With optional dependencies

# For development
pip install research-trends-scopus[dev]

# For documentation
pip install research-trends-scopus[docs]

# For Jupyter notebook support
pip install research-trends-scopus[notebook]

# Install all optional dependencies
pip install research-trends-scopus[all]

From source

git clone https://github.com/research-trends/research-trends-scopus.git
cd research-trends-scopus
pip install -e ".[all]"

⚙️ Configuration

API Keys (Optional for most sources)

Most data sources work without API keys. Only Scopus requires an API key.

For Scopus (optional):

export SCOPUS_API_KEY="your-api-key-here"

For Semantic Scholar (optional, increases rate limits):

export S2_API_KEY="your-api-key-here"

.env file:

SCOPUS_API_KEY=your-api-key-here
S2_API_KEY=your-optional-s2-key

🎯 Quick Start

Using OpenAlex (Recommended - No API Key Required)

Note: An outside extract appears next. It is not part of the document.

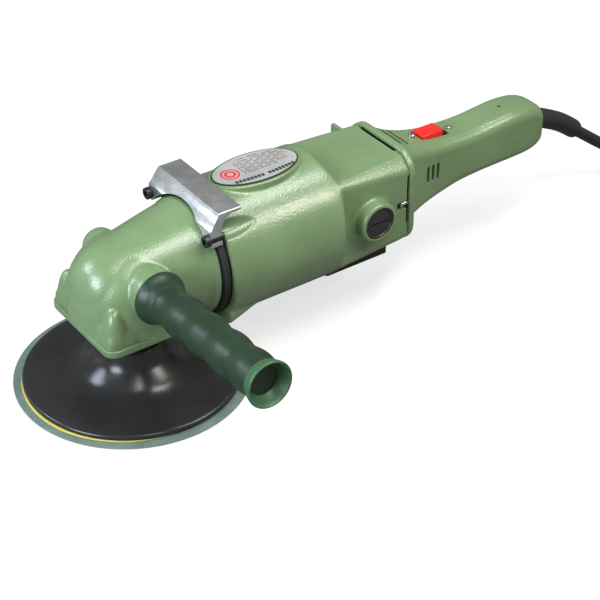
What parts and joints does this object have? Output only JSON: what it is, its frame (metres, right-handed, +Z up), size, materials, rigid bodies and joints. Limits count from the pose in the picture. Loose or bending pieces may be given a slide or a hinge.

from research_trends import OpenAlexClient, TrendAnalyzer, Dashboard

# Initialize the client (no API key needed!)
client = OpenAlexClient(email="your@email.com")  # email for polite pool

# Search for publications
results = client.search(
    query="machine learning healthcare",
    from_year=2020,
    max_results=500
)

# Analyze trends
analyzer = TrendAnalyzer(results.publications)
trends = analyzer.analyze()

# Launch interactive dashboard
dashboard = Dashboard(analyzer)
dashboard.run(port=8050)

Multi-Source Search with UnifiedClient

from research_trends import UnifiedClient, DataSource, TrendAnalyzer

# Initialize unified client
unified = UnifiedClient()

# Search multiple sources at once
multi_results = unified.search_multiple(
    query="deep learning",
    sources=[DataSource.OPENALEX, DataSource.SEMANTIC_SCHOLAR],
    max_results=100
)

# Merge and deduplicate results
publications = multi_results.merge_deduplicated()
print(f"Found {len(publications)} unique publications from multiple sources")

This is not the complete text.